## DIRECTIONS
Repeat every entry in the listing below, exactly.

[Extracted records]
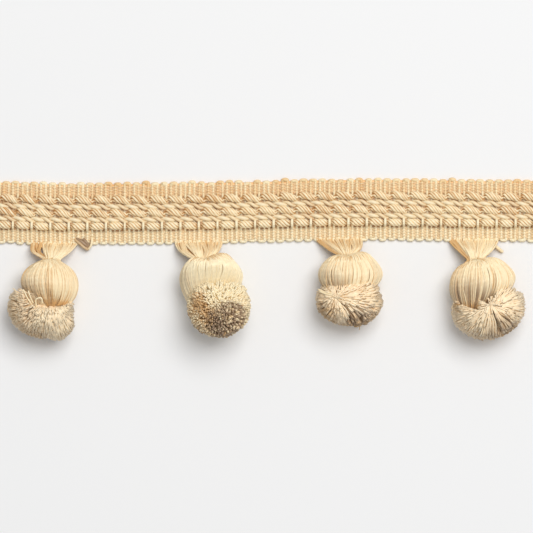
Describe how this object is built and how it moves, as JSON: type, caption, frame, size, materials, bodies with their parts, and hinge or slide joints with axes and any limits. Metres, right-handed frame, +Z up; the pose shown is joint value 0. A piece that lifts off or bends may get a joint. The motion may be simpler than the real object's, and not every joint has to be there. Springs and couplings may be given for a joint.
{
  "type": "pompom fringe trim, a cut length of ribbed braid heading with hanging tassel pompoms",
  "caption": "Flat ribbed braid heading with picot edges and raised twisted cords along its face; ball pompoms with flared cut skirts hang from yarn fans at the lower edge.",
  "frame": {"origin": "middle of the heading's flat back, half way along the cut length", "axes": "+X along the heading, +Y from the pompoms to the heading's plain edge, +Z up from the surface through the heading to its face"},
  "size_m": [0.1764, 0.0516, 0.022],
  "materials": {
    "heading_yarn": "matt spun yarn, woven as a ribbed braid",
    "cord_yarn": "soft low sheen, plied yarn",
    "pompom_yarn": "soft low sheen, combed loose yarn"
  },
  "bodies": {
    "root": {"heading": "heading_yarn", "cord_upper": "cord_yarn", "strand_upper": "cord_yarn", "cord_middle": "cord_yarn", "strand_lower": "cord_yarn", "cord_lower": "cord_yarn", "pompom_1": "pompom_yarn", "pompom_2": "pompom_yarn", "pompom_3": "pompom_yarn", "pompom_4": "pompom_yarn"}
  },
  "joints": []
}
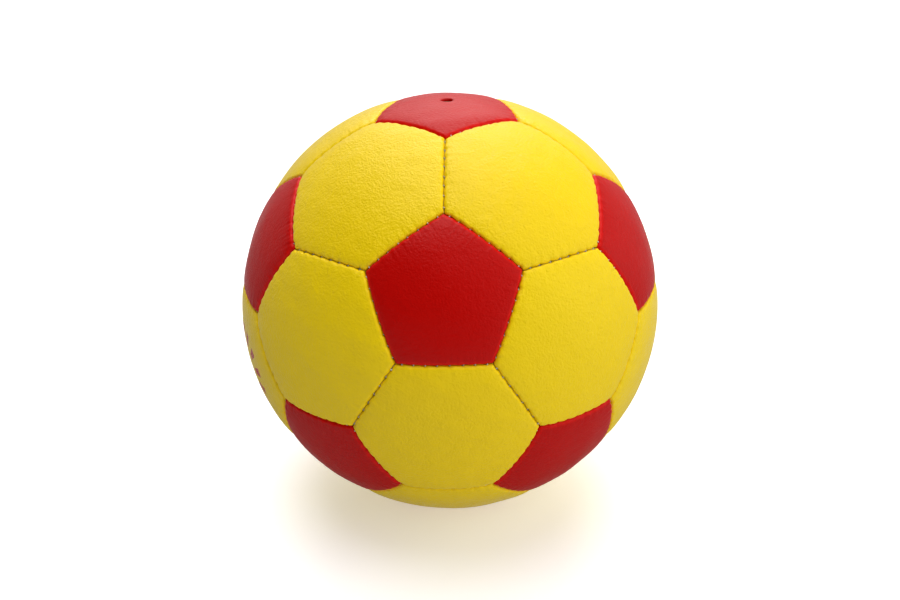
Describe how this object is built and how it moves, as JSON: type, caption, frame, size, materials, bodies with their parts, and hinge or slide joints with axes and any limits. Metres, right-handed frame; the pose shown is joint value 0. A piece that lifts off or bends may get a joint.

## ANSWER TO THIS EXERCISE
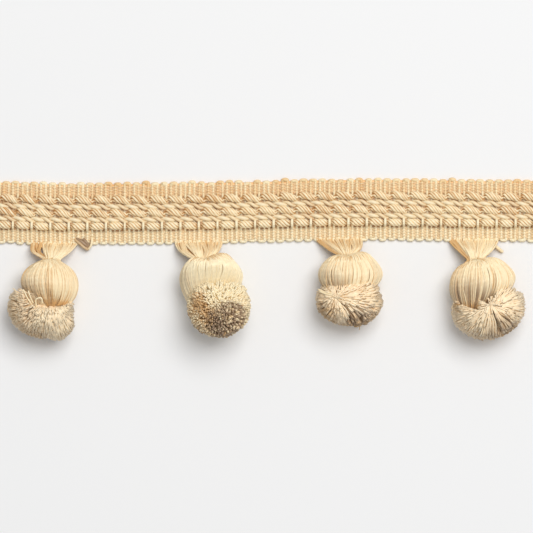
Describe how this object is built and how it moves, as JSON: type, caption, frame, size, materials, bodies with their parts, and hinge or slide joints with axes and any limits. Metres, right-handed frame, +Z up; the pose shown is joint value 0. A piece that lifts off or bends may get a joint. The motion may be simpler than the real object's, and not every joint has to be there. Springs and couplings may be given for a joint.
{
  "type": "pompom fringe trim, a cut length of ribbed braid heading with hanging tassel pompoms",
  "caption": "Flat ribbed braid heading with picot edges and raised twisted cords along its face; ball pompoms with flared cut skirts hang from yarn fans at the lower edge.",
  "frame": {"origin": "middle of the heading's flat back, half way along the cut length", "axes": "+X along the heading, +Y from the pompoms to the heading's plain edge, +Z up from the surface through the heading to its face"},
  "size_m": [0.1764, 0.0516, 0.022],
  "materials": {
    "heading_yarn": "matt spun yarn, woven as a ribbed braid",
    "cord_yarn": "soft low sheen, plied yarn",
    "pompom_yarn": "soft low sheen, combed loose yarn"
  },
  "bodies": {
    "root": {"heading": "heading_yarn", "cord_upper": "cord_yarn", "strand_upper": "cord_yarn", "cord_middle": "cord_yarn", "strand_lower": "cord_yarn", "cord_lower": "cord_yarn", "pompom_1": "pompom_yarn", "pompom_2": "pompom_yarn", "pompom_3": "pompom_yarn", "pompom_4": "pompom_yarn"}
  },
  "joints": []
}
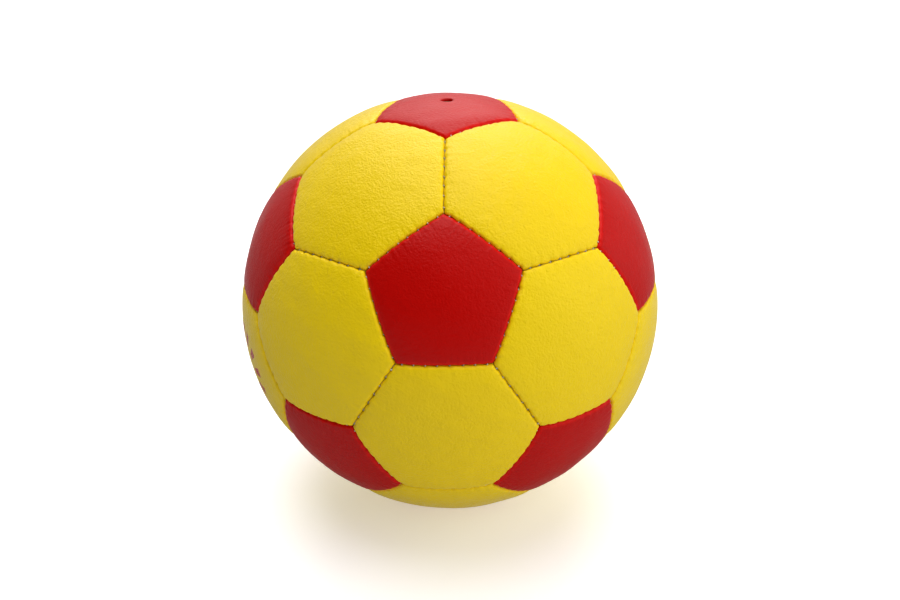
Describe how this object is built and how it moves, as JSON: type, caption, frame, size, materials, bodies with their parts, and hinge or slide joints with axes and any limits. Metres, right-handed frame; the pose shown is joint value 0. A piece that lifts off or bends may get a joint.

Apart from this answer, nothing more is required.